Directions - Would you quote the material below from its first line through the line containing "return mix(dry_z, wet_z, wet", exactly and with both ends included?

Supplied material -
[start]

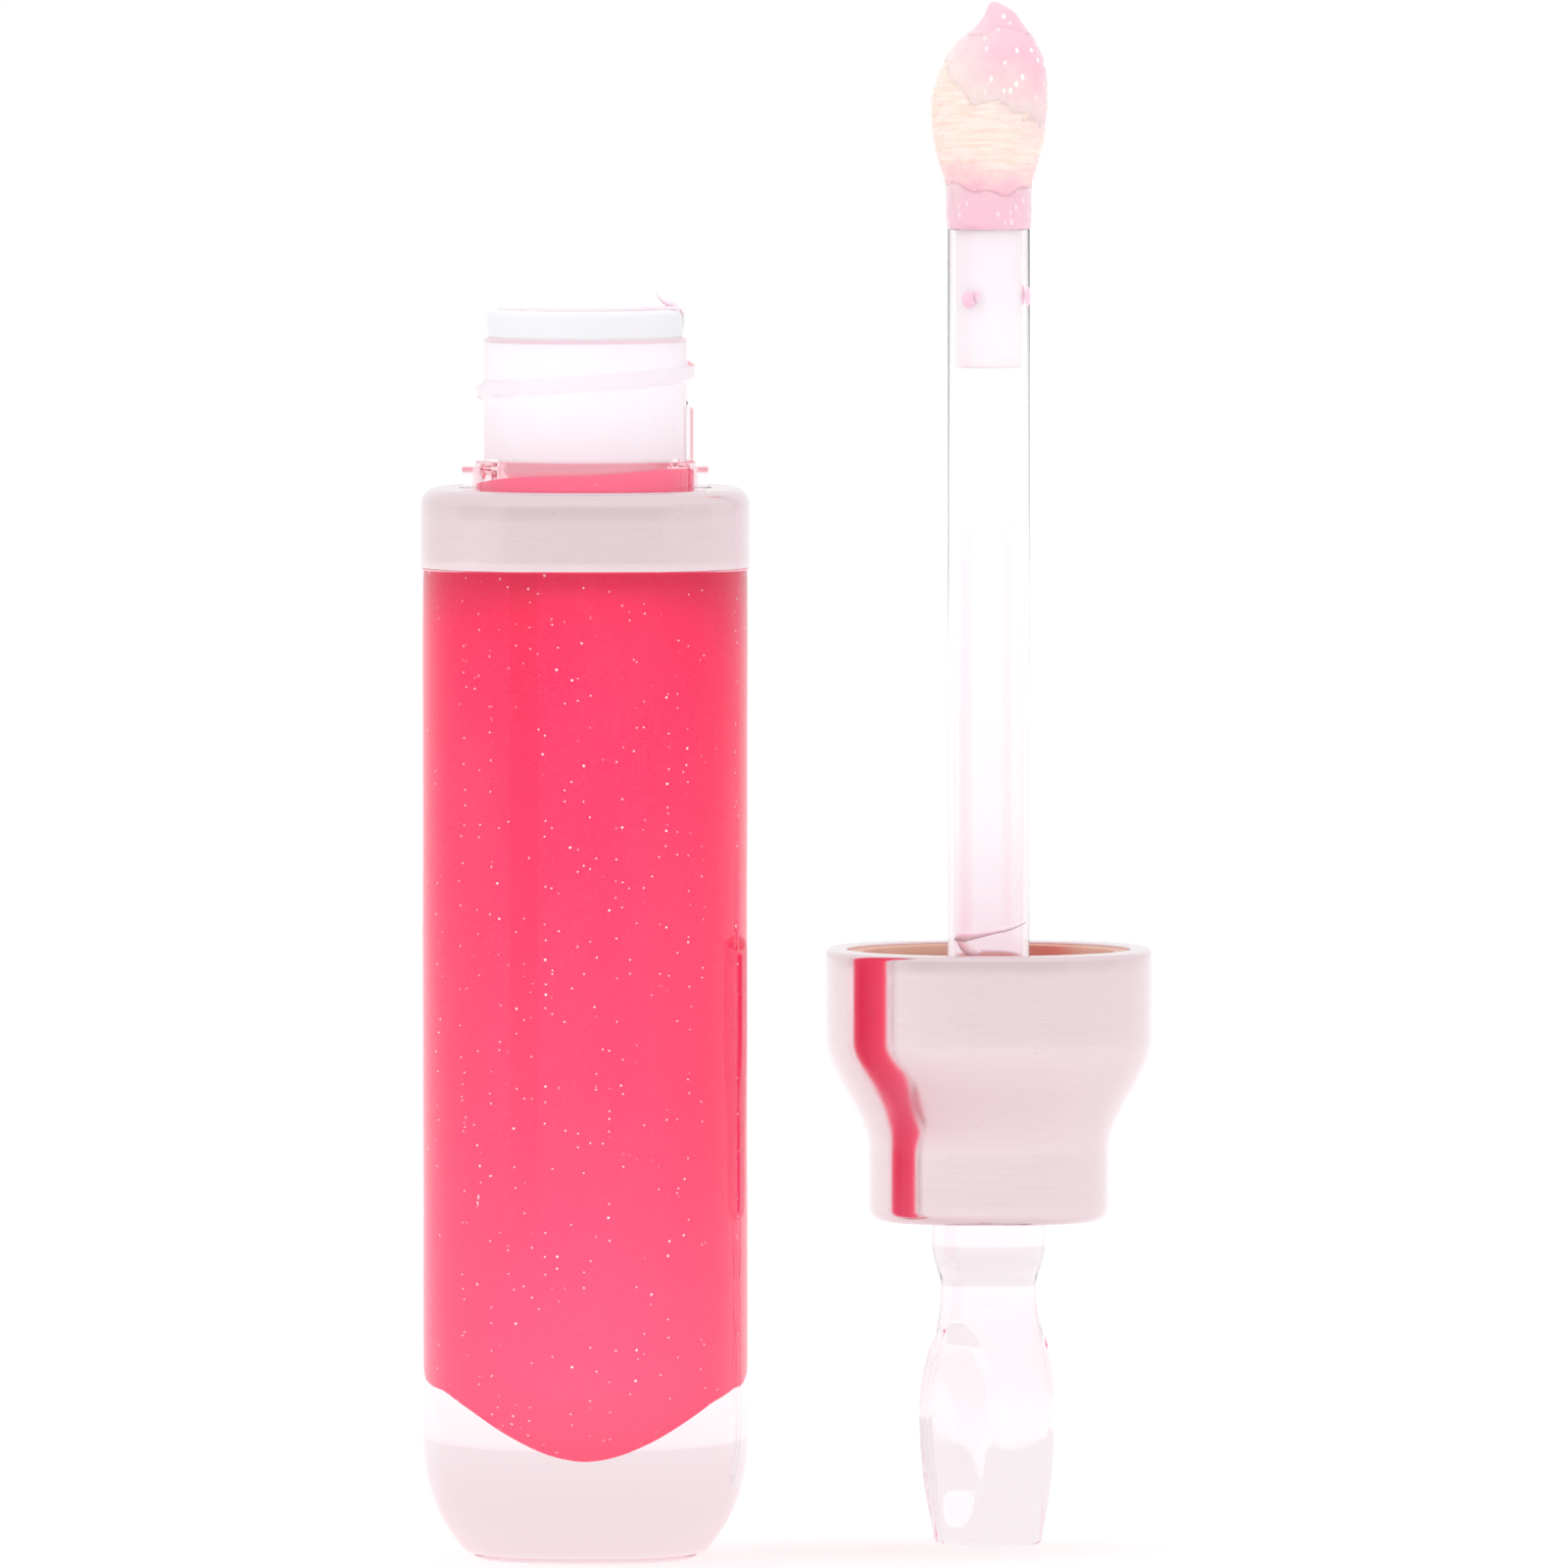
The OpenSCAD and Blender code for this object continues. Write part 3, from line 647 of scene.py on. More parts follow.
def make_film():
    """Gel over the applicator's end: low on its wet right side, thin and high on its dry left."""
    count, rows, buried, crown_h = 160, 46, -0.12, 0.12
    dry_z, wet_z, top = 88.6, 84.6, PAD_TOP - 0.03
    a = np.arange(count) * TURN / count

    def edge(t):
        """Height of the gel's wavy edge."""
        wet = 0.5 + 0.5 * math.cos(t + 0.35)
        return mix(dry_z, wet_z, wet ** 0.8) + 0.35 * math.sin(4 * t) + 0.2 * math.sin(9 * t + 2)

    def grow(t, z, u):
        """The gel's lumpy thickness, which dips into the pad at its edge."""
        p = pad_point(t, z, 0)
        body = 0.02 + 0.16 * float(smooth(u * 2.2)) + 0.05 * lumps(p, 0.5, 2)
        return body + 0.03 * lumps(p, 0.22, 5) + buried * (1 - float(smooth(u * 8)))

    outer = []
    for i in range(rows):
        u = i / (rows - 1)
        s = math.sin(u * math.pi / 2)
        outer.append([pad_point(t, mix(edge(t), top, s), grow(t, mix(edge(t), top, s), u)) for t in a])
    last = np.array(outer[-1])
    crown = last.mean(0) + np.array([0, 0, crown_h])
    for u in (0.3, 0.6, 0.85):
        dome = mix(last, crown, u)
        dome[:, 2] = last[:, 2] + crown_h * math.sin(u * math.pi / 2)
        outer.append(dome)
    inner = [[pad_point(t, mix(edge(t), top, s), buried) for t in a]
             for s in (0.97, 0.8, 0.5, 0.2, 0.02)]
    return skin(inner + outer)


def make_band():
    """Gel gathered in a band where the applicator leaves the stem."""
    a = np.arange(160) * TURN / 160
    rings = []
    # Whether the ring is under the pad's skin, and its place from the band's foot to its top
    places = [(1, 0.0), (0, 0.03), (0, 0.2), (0, 0.45), (0, 0.7), (0, 0.9), (0, 1.0), (1, 1.0)]
    for buried, u in places:
        row = []
        for t in a:
            top = PAD_NECK_Z + 0.15 + 0.3 * math.sin(2 * t + 1) + 0.14 * math.sin(7 * t)
            z = mix(PAD_Z - 0.45, top, u)
            bulge = 0.04 + 0.11 * math.sin(math.pi * min(1, 0.12 + u * 0.88)) ** 0.5
            p = pad_point(t, z, 0)
            bulge += 0.035 * lumps(p, 0.45, 8)
            row.append(pad_point(t, z, -0.1 if buried else bulge if u < 0.95 else -0.02))
        rings.append(row)
    return skin(rings, "loop", "loop")


def make_gel():
    return joined("gel_coat", [make_film(), make_band()], sharp=180)


def make_peak():
    """Blunt peak of gel drawn up at the end, steep on its left."""
    # Height above the peak's foot, half width and shift to the right
    outline = [(-0.75, 1.7, 0.5), (-0.6, 1.9, 0.53), (-0.4, 1.74, 0.57), (-0.2, 1.56, 0.6),
               (0.0, 1.4, 0.63), (0.2, 1.24, 0.65), (0.45, 1.07, 0.67), (0.7, 0.9, 0.66),
               (0.95, 0.7, 0.57), (1.12, 0.54, 0.46), (1.26, 0.36, 0.38), (1.35, 0.2, 0.34),
               (1.39, 0.08, 0.33)]
    flat = 0.76
    a = angles(64)
    rings = []
    for h, half, shift in outline:
        r = half * (1 + 0.06 * np.cos(3 * a + 1) * (h < 1))
        points = ring(a, r, DROP_Z + h, (WAND_X + shift, WAND_Y))
        points[:, 1] = WAND_Y + (points[:, 1] - WAND_Y) * flat
        rings.append(points)
    return solid("gel_peak", rings, sharp=180)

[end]

Solution to the problem -
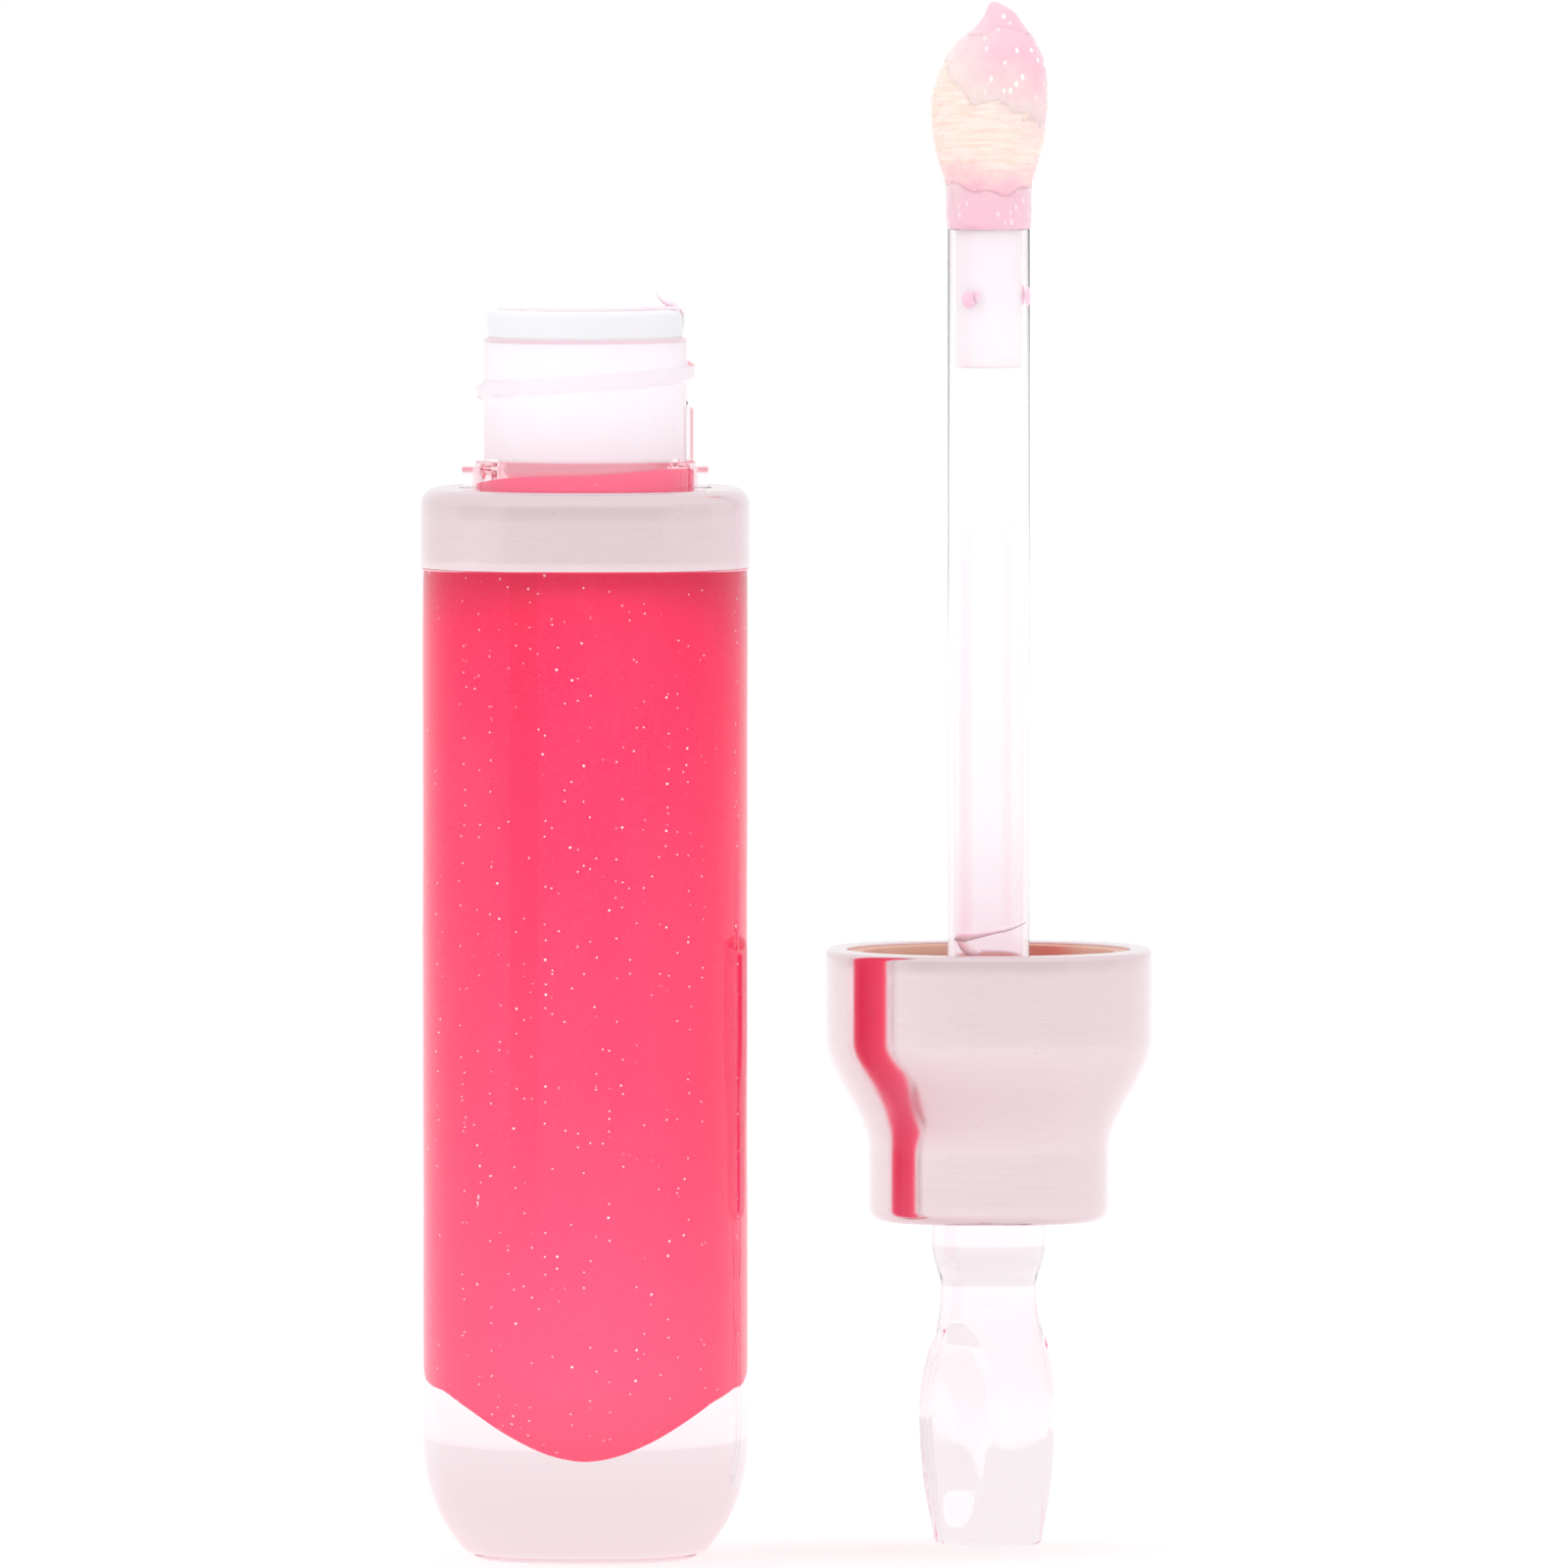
The OpenSCAD and Blender code for this object continues. Write part 3, from line 647 of scene.py on. More parts follow.
def make_film():
    """Gel over the applicator's end: low on its wet right side, thin and high on its dry left."""
    count, rows, buried, crown_h = 160, 46, -0.12, 0.12
    dry_z, wet_z, top = 88.6, 84.6, PAD_TOP - 0.03
    a = np.arange(count) * TURN / count

    def edge(t):
        """Height of the gel's wavy edge."""
        wet = 0.5 + 0.5 * math.cos(t + 0.35)
        return mix(dry_z, wet_z, wet ** 0.8) + 0.35 * math.sin(4 * t) + 0.2 * math.sin(9 * t + 2)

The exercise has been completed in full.